Defensively, they are soft in the middle. Eric Botteghin has done well since joining from FC Groningen, but alongside Jan-Arie van der Heijden, he is not immediately protected given his slight erraticism. Both centre-backs are rather slow, and though well covered by El Ahmadi, Kongolo and Karsdorp, it is a weak spot teams tend to overlook.
It will be a true test of Van Bronckhorst’s capabilities if opponents do wise up. There are tough games to come, with PSV visiting at the end of the month followed by fixtures against Sparta Rotterdam, fourth-placed Heerenveen, AZ and Ajax before they welcome bottom side Go Ahead Eagles – the only ones to have beaten them so far.

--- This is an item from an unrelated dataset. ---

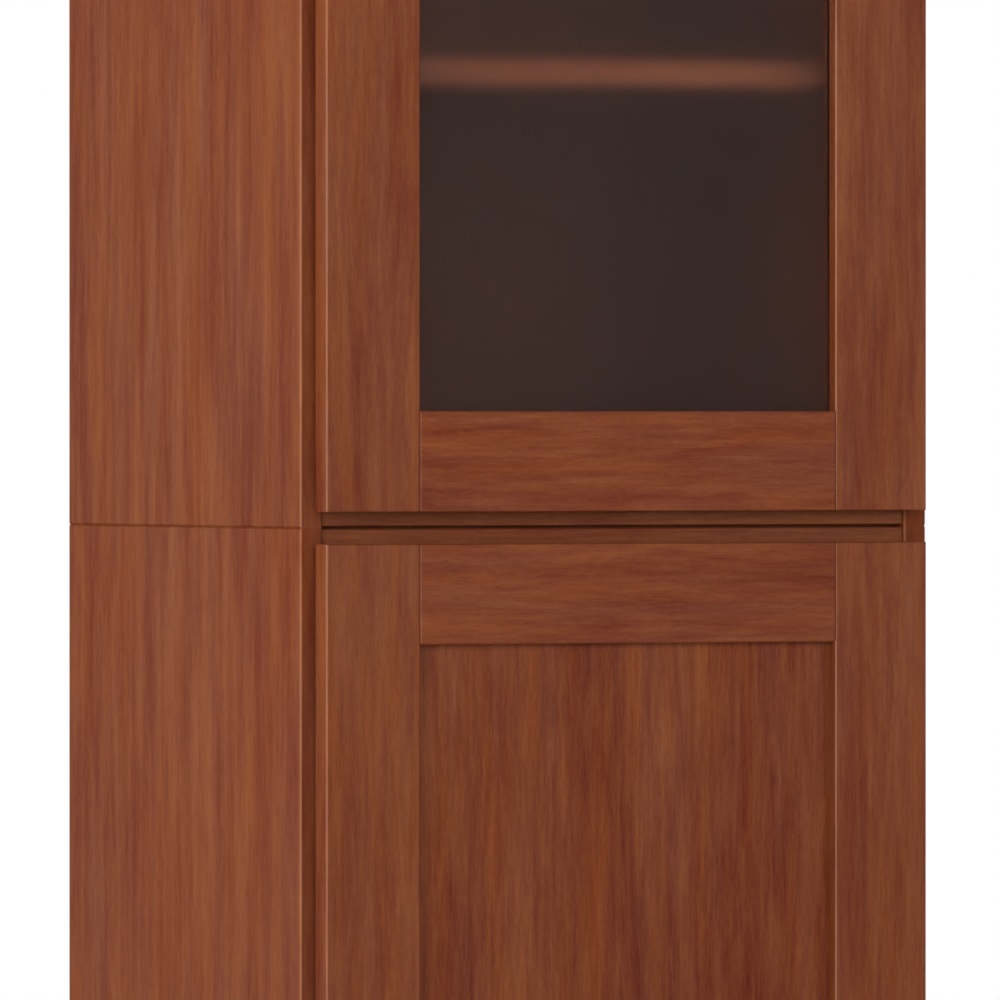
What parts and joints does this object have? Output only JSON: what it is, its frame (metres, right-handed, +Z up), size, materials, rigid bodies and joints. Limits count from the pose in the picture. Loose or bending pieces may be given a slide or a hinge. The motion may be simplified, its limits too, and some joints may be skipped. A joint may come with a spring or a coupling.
{
  "type": "mizuya kitchen cabinet",
  "caption": "Tall two-case kitchen cupboard with a frosted-glass upper door, a framed wood lower door, loose shelves and concealed hinges.",
  "frame": {"origin": "on the floor, at the middle of the overall width and depth, doors included", "axes": "+Z up, the doors face -Y, +X to the right of someone who faces the doors"},
  "size_m": [0.6, 0.48, 1.95],
  "materials": {
    "wood_case": "stained close-grained wood, satin lacquer",
    "wood_shelf": "stained wood, satin lacquer",
    "plywood_back": "stained plywood, matt",
    "wood_door": "stained solid wood, satin lacquer, eased edges",
    "wood_door_panel": "stained wood veneer, satin lacquer",
    "beech_joinery": "plain beech, unfinished",
    "frosted_glass": "acid-etched translucent glass",
    "hinge_nickel": "nickel-plated pressed and cast metal",
    "pin_steel": "bright steel",
    "catch_plastic": "dark brown moulded plastic",
    "glide_plastic": "dark hard plastic",
    "buffer_rubber": "soft translucent dark rubber"
  },
  "bodies": {
    "cabinet": {"lower_side_left": "wood_case", "lower_side_right": "wood_case", "upper_side_left": "wood_case", "upper_side_right": "wood_case", "lower_bottom_board": "wood_case", "lower_top_board": "wood_case", "upper_bottom_board": "wood_case", "upper_top_board": "wood_case", "toe_board": "wood_case", "lower_shelf": "wood_shelf", "upper_shelf_low": "wood_shelf", "upper_shelf_high": "wood_shelf", "lower_shelf_cleats": "wood_shelf", "upper_shelf_cleats": "wood_shelf", "lower_back_panel": "plywood_back", "upper_back_panel": "plywood_back", "lower_back_rail": "plywood_back", "upper_back_rails": "plywood_back", "seam_tenons": "beech_joinery", "lower_hinge_plates": "hinge_nickel", "upper_hinge_plates": "hinge_nickel", "lower_hinge_arm_low": "hinge_nickel", "lower_hinge_arm_high": "hinge_nickel", "upper_hinge_arm_low": "hinge_nickel", "upper_hinge_arm_middle": "hinge_nickel", "upper_hinge_arm_high": "hinge_nickel", "catch_magnets": "pin_steel", "catch_housings": "catch_plastic", "base_glides": "glide_plastic", "door_buffers": "buffer_rubber"},
    "upper_door": {"upper_door_stile_left": "wood_door", "upper_door_stile_right": "wood_door", "upper_door_rail_top": "wood_door", "upper_door_rail_bottom": "wood_door", "upper_door_glass": "frosted_glass", "upper_door_glass_beads": "wood_door", "upper_door_strike": "pin_steel", "upper_hinge_cups": "hinge_nickel", "upper_hinge_pins": "pin_steel"},
    "lower_door": {"lower_door_stile_left": "wood_door", "lower_door_stile_right": "wood_door", "lower_door_rail_top": "wood_door", "lower_door_rail_bottom": "wood_door", "lower_door_panel": "wood_door_panel", "lower_door_strike": "pin_steel", "lower_hinge_cups": "hinge_nickel", "lower_hinge_pins": "pin_steel"}
  },
  "joints": [
    {"name": "upper_door_hinge", "type": "hinge", "parent": "cabinet", "child": "upper_door", "pos_m": [0.2804, -0.226, 1.415], "axis": [0, 0, 1], "range_deg": [0, 95]},
    {"name": "lower_door_hinge", "type": "hinge", "parent": "cabinet", "child": "lower_door", "pos_m": [0.2804, -0.226, 0.4721], "axis": [0, 0, 1], "range_deg": [0, 95]}
  ]
}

Any slip up could be costly as Ajax are not far behind and have manageable games coming up before they take on the Rotterdammers. But their Europa League campaign is ongoing, and although they have shown improvement under coach Peter Bosz, they are finding it tough to kill weak teams off. With Davinson Sanchez a rock at the back, star man Hakim Ziyech helping connect the attack, Kasper Dolberg looking bright up front and Davy Klaassen proving effective, they are a big danger to Feyenoord.
PSV, meanwhile, are having similar problems to Feyenoord, though they lack the luxury of an excellent striker, as Luuk de Jong is faltering up front. Phillip Cocu’s men focus heavily on the wings and tend to scrape to victories. But Marco van Ginkel’s return on loan should wield positive results – he has scored twice in his four games so far – and the movement of Bart Ramselaar adds to their attack. If they can build on their 4-2 win over AZ, the eight-point gap may not be insurmountable, but their chances of a third consecutive league title look slim.
For Feyenoord, the dream edges closer to being realised, but it is one they have seen disappear before their eyes several times before. This time, a bit more seems to be going in their favour. It is clear not much separates the top three teams and they all have key flaws. That 18 years of hurt is becoming excruciating, though, and in the end it could be their fighting spirit that carries Feyenoord over the line.